## Requirements
Each line from the start of the data below through the one containing "board top, sheet" must be reproduced exactly.

(begin)

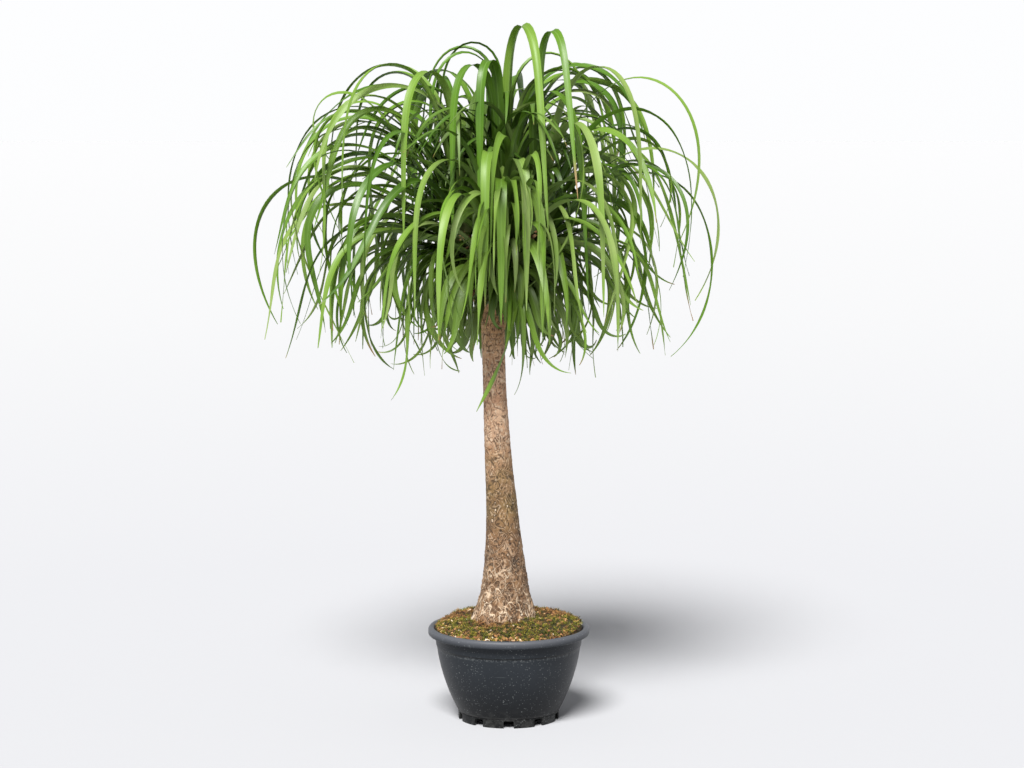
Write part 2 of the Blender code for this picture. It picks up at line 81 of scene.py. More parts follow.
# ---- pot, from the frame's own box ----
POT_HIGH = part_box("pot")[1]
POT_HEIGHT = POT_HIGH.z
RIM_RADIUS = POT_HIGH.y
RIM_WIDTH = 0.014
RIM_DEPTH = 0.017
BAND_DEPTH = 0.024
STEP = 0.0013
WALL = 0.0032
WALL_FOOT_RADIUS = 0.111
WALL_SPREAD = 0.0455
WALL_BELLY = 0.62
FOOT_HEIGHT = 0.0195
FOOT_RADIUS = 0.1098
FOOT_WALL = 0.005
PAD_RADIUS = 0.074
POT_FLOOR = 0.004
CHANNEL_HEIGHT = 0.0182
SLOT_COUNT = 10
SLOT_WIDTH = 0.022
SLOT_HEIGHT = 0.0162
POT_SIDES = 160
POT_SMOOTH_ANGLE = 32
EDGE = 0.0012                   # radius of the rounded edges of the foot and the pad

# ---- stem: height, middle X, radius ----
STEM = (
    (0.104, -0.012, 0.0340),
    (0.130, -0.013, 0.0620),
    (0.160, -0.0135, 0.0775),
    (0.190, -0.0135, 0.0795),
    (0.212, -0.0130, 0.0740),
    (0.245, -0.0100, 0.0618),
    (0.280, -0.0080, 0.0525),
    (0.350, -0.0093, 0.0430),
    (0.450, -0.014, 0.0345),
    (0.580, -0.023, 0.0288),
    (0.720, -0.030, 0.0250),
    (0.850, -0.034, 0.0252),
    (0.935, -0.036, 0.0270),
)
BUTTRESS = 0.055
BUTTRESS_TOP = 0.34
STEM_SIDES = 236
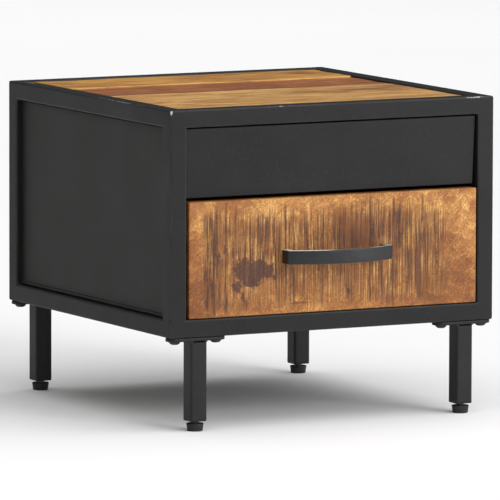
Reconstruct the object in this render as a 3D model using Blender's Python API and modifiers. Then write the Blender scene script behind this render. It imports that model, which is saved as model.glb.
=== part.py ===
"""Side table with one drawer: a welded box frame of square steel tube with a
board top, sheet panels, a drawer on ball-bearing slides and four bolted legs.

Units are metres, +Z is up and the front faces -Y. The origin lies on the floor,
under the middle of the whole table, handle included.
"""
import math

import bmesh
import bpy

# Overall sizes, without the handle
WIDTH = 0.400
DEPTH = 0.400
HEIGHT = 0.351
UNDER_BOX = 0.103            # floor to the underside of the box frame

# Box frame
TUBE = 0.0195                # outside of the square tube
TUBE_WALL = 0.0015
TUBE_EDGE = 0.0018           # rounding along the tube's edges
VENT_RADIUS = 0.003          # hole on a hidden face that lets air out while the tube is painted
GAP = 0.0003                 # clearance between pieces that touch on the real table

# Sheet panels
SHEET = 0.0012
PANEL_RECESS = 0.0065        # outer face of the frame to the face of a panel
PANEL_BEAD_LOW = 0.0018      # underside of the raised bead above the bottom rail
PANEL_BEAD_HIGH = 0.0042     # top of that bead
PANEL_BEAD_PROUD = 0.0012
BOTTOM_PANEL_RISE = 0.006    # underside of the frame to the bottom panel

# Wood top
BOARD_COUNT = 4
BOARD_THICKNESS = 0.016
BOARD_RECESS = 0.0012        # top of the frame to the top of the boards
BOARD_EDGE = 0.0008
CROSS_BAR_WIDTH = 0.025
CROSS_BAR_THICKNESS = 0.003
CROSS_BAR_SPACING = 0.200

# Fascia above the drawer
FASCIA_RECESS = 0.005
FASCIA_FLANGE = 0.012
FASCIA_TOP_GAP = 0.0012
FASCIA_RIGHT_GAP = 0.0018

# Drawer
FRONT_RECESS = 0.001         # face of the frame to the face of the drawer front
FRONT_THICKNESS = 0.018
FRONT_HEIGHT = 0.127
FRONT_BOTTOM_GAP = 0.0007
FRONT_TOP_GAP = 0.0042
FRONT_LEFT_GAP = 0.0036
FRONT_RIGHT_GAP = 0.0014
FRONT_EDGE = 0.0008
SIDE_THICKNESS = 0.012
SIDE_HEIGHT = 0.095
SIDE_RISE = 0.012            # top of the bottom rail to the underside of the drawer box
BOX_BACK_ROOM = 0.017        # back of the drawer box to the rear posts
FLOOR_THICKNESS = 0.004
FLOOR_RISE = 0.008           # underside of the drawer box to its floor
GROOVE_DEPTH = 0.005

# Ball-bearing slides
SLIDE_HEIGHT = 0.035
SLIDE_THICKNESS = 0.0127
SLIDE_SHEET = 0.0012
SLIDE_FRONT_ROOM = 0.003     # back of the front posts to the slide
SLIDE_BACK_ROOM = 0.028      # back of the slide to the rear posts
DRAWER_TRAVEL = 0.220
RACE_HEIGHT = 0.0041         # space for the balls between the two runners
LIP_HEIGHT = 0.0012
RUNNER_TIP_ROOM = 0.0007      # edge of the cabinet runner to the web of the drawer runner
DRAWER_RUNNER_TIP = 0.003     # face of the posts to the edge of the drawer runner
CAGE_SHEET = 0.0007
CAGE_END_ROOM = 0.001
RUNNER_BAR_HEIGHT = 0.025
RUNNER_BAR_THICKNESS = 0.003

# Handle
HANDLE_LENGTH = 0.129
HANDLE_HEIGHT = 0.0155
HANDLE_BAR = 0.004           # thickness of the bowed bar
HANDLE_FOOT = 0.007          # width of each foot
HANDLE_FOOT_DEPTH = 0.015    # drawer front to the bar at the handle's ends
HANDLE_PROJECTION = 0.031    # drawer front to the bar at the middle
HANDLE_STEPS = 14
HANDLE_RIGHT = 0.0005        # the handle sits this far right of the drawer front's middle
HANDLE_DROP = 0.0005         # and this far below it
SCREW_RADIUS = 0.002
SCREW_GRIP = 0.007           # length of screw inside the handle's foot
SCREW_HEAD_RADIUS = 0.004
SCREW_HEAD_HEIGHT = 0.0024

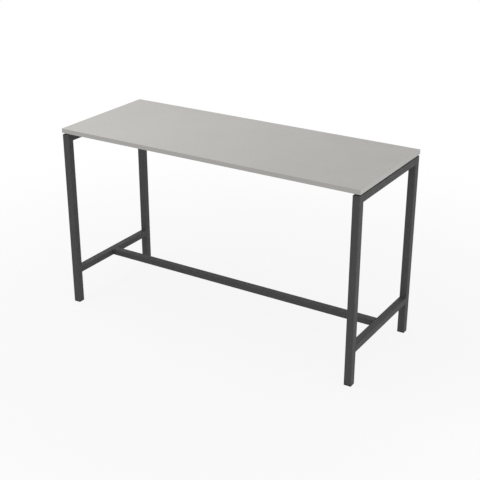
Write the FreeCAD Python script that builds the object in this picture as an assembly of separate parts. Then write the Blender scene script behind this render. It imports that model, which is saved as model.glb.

(end)

## Worked answer
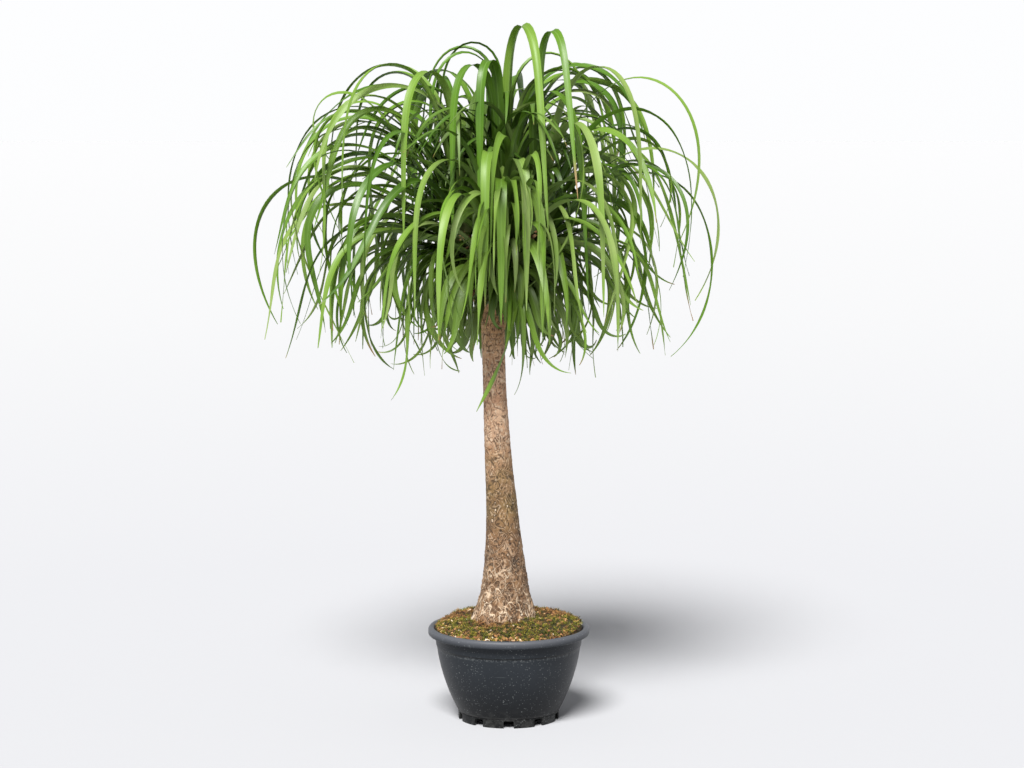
Write part 2 of the Blender code for this picture. It picks up at line 81 of scene.py. More parts follow.
# ---- pot, from the frame's own box ----
POT_HIGH = part_box("pot")[1]
POT_HEIGHT = POT_HIGH.z
RIM_RADIUS = POT_HIGH.y
RIM_WIDTH = 0.014
RIM_DEPTH = 0.017
BAND_DEPTH = 0.024
STEP = 0.0013
WALL = 0.0032
WALL_FOOT_RADIUS = 0.111
WALL_SPREAD = 0.0455
WALL_BELLY = 0.62
FOOT_HEIGHT = 0.0195
FOOT_RADIUS = 0.1098
FOOT_WALL = 0.005
PAD_RADIUS = 0.074
POT_FLOOR = 0.004
CHANNEL_HEIGHT = 0.0182
SLOT_COUNT = 10
SLOT_WIDTH = 0.022
SLOT_HEIGHT = 0.0162
POT_SIDES = 160
POT_SMOOTH_ANGLE = 32
EDGE = 0.0012                   # radius of the rounded edges of the foot and the pad

# ---- stem: height, middle X, radius ----
STEM = (
    (0.104, -0.012, 0.0340),
    (0.130, -0.013, 0.0620),
    (0.160, -0.0135, 0.0775),
    (0.190, -0.0135, 0.0795),
    (0.212, -0.0130, 0.0740),
    (0.245, -0.0100, 0.0618),
    (0.280, -0.0080, 0.0525),
    (0.350, -0.0093, 0.0430),
    (0.450, -0.014, 0.0345),
    (0.580, -0.023, 0.0288),
    (0.720, -0.030, 0.0250),
    (0.850, -0.034, 0.0252),
    (0.935, -0.036, 0.0270),
)
BUTTRESS = 0.055
BUTTRESS_TOP = 0.34
STEM_SIDES = 236
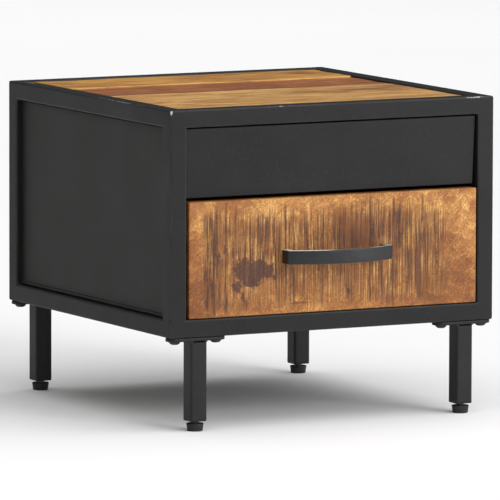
Reconstruct the object in this render as a 3D model using Blender's Python API and modifiers. Then write the Blender scene script behind this render. It imports that model, which is saved as model.glb.
=== part.py ===
"""Side table with one drawer: a welded box frame of square steel tube with a
board top, sheet panels, a drawer on ball-bearing slides and four bolted legs.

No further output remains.